- Moreira receiving 2008 L'oreal Prize.
- Born: January 4, 1975 (age 51) France
- Citizenship: Portugal
- Education: University of Coimbra (Ph.D., 2007)
- Known for: Discoveries concerning mitochondrial oxidation in Alzheimer's disease
- Awards: 2008 L'oreal Prize, Calouste Gulbenkian Foundation Stimulus for Research Prize (2003)
- Scientific career
- Fields: Neurology, Pathology
- Workplaces: University of Coimbra, Case Western Reserve University
- Doctoral advisor: George Perry
- Other academic advisors: Catarina Oliveira

= Paula Isabel da Silva Moreira =

Portuguese scientist

Paula Isabel da Silva Moreira (born January 4, 1975) is a neuroscientist and Associate Professor of Physiology at the University of Coimbra. Moreira is recognized in the field of Alzheimer's disease research particularly for her work on bioenergetics.
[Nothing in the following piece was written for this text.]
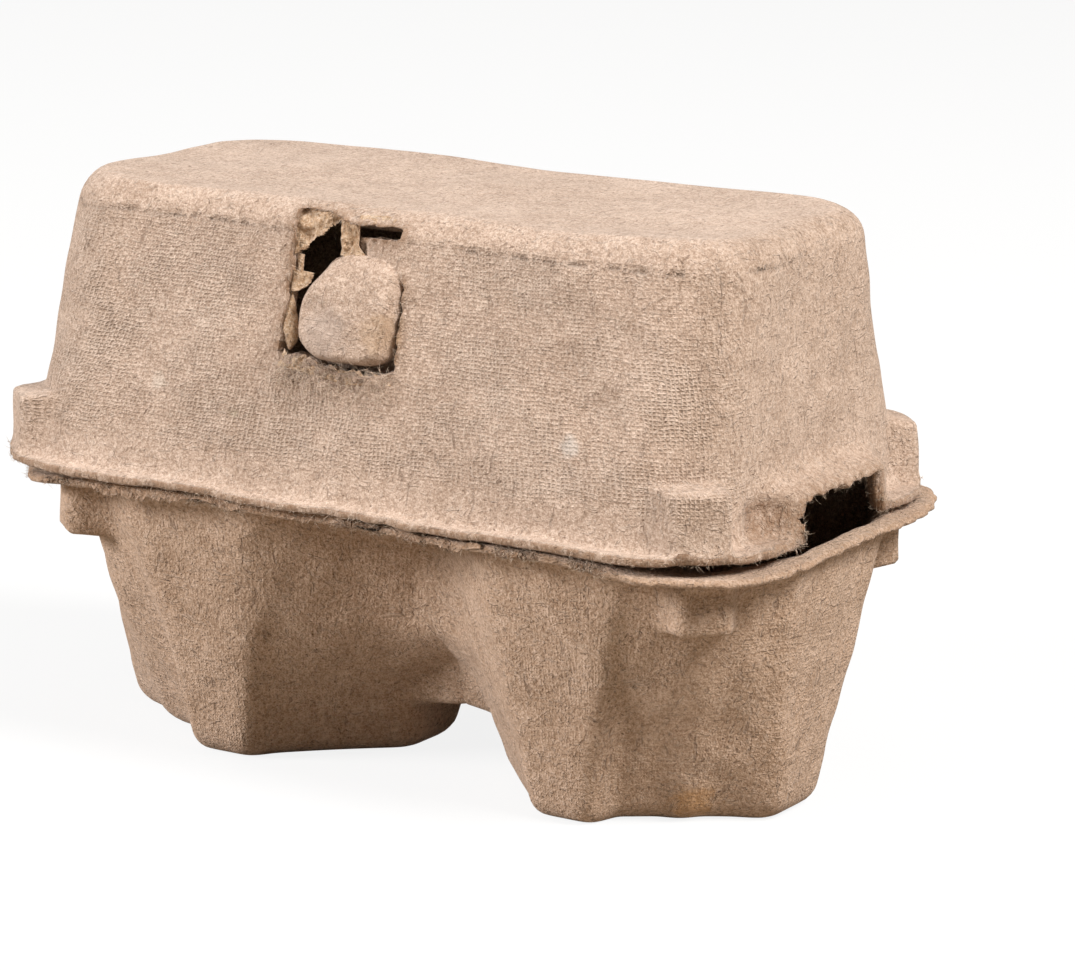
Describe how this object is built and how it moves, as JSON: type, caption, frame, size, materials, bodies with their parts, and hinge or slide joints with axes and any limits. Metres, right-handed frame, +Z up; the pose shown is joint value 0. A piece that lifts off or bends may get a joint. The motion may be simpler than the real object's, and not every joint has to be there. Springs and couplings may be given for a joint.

Moreira is Co-Editor of Journal of Alzheimer's Disease and recipient of Stimulus for Research prize in 2003 by the Calouste Gulbenkian Foundation. She also received the L'Oreal for Women in Science award (2008) supported by L'Oreal Portugal/UNESCO/Foundation for Science and Technology (FCT).

== Education ==
Moreira received her PhD in Biomedical Sciences from University of Coimbra in 2007.

== Research focus ==
Moreira's research is primarily focused on the impact of neurodegenerative conditions on brain function with special focus on bioenergetics. The physiologic process of aging and the pathologic process of diabetes have also been studied by Moreira as important risk factors for neurodegeneration.